**What you should do:** Check every line of the entries that follow, and copy the ones containing "hinge".

[Saved entries]
▼

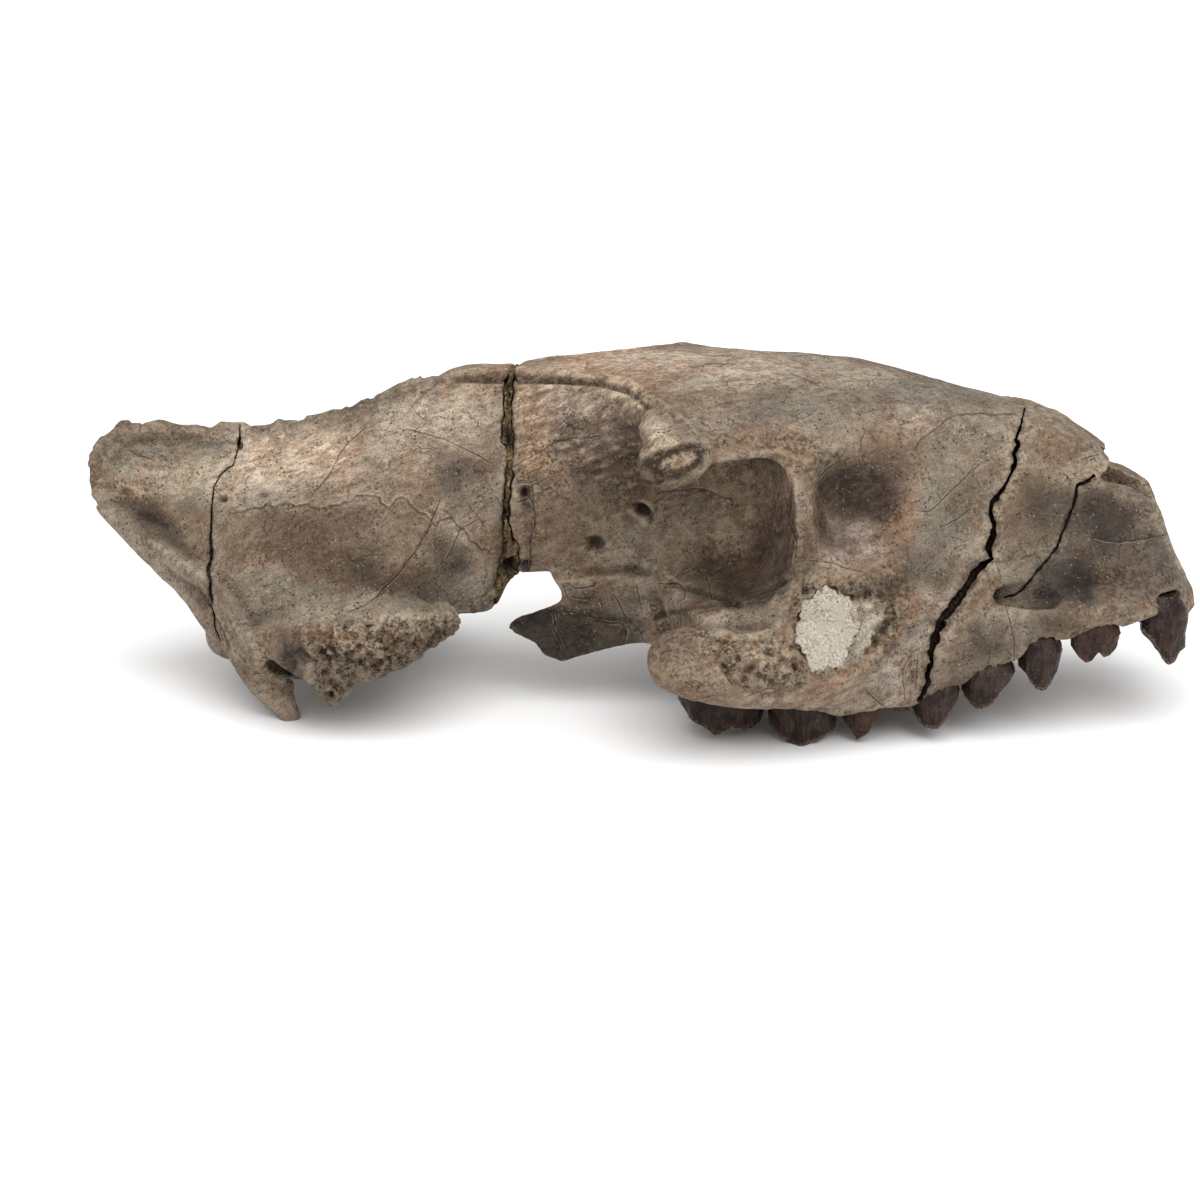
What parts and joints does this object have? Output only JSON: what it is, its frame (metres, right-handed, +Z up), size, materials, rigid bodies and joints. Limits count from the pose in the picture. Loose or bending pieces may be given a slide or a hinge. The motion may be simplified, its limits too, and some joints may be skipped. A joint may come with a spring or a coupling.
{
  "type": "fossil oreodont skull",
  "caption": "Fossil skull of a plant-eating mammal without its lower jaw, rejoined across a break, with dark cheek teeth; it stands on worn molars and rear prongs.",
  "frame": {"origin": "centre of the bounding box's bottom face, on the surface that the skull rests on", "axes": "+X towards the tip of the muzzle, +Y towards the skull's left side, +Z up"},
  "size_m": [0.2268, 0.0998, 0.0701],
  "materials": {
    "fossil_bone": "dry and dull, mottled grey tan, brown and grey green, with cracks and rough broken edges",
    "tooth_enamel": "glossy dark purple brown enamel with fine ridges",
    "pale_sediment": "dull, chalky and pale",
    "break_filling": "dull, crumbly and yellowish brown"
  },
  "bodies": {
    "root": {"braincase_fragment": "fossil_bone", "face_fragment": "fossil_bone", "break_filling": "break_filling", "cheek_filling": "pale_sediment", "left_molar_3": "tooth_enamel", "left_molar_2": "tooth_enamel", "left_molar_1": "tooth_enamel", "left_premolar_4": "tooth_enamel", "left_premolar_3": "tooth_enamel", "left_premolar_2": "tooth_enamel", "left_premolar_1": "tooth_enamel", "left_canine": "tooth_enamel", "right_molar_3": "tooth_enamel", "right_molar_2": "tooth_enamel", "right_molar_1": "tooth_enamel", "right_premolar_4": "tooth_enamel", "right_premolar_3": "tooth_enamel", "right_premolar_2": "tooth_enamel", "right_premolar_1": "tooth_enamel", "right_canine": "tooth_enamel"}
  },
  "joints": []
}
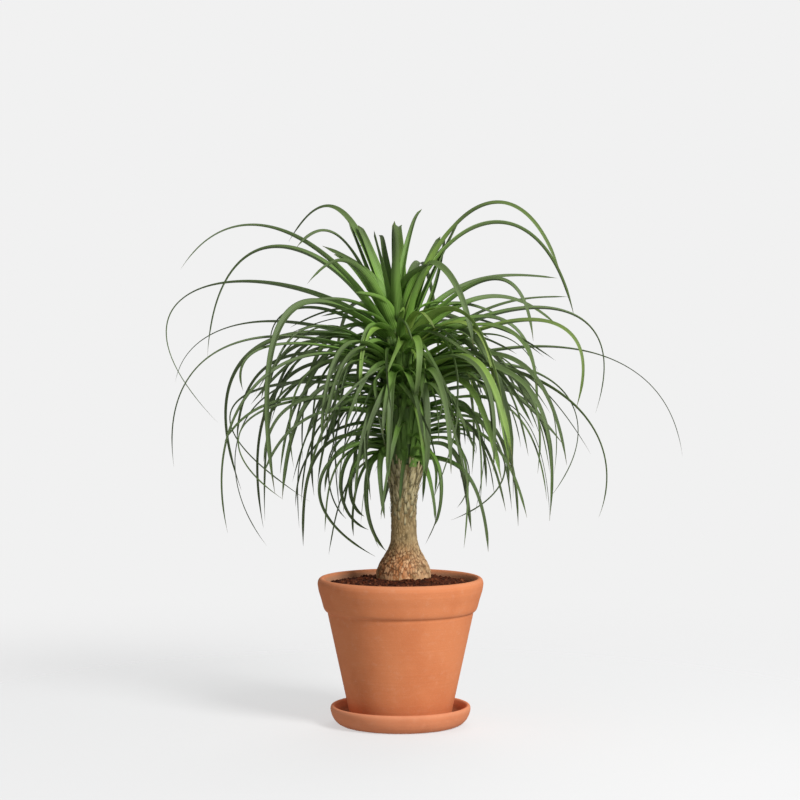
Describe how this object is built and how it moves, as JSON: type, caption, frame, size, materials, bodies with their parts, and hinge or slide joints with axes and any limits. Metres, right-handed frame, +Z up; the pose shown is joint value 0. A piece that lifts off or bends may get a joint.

▲

**Written answer:**
What parts and joints does this object have? Output only JSON: what it is, its frame (metres, right-handed, +Z up), size, materials, rigid bodies and joints. Limits count from the pose in the picture. Loose or bending pieces may be given a slide or a hinge. The motion may be simplified, its limits too, and some joints may be skipped. A joint may come with a spring or a coupling.
Describe how this object is built and how it moves, as JSON: type, caption, frame, size, materials, bodies with their parts, and hinge or slide joints with axes and any limits. Metres, right-handed frame, +Z up; the pose shown is joint value 0. A piece that lifts off or bends may get a joint.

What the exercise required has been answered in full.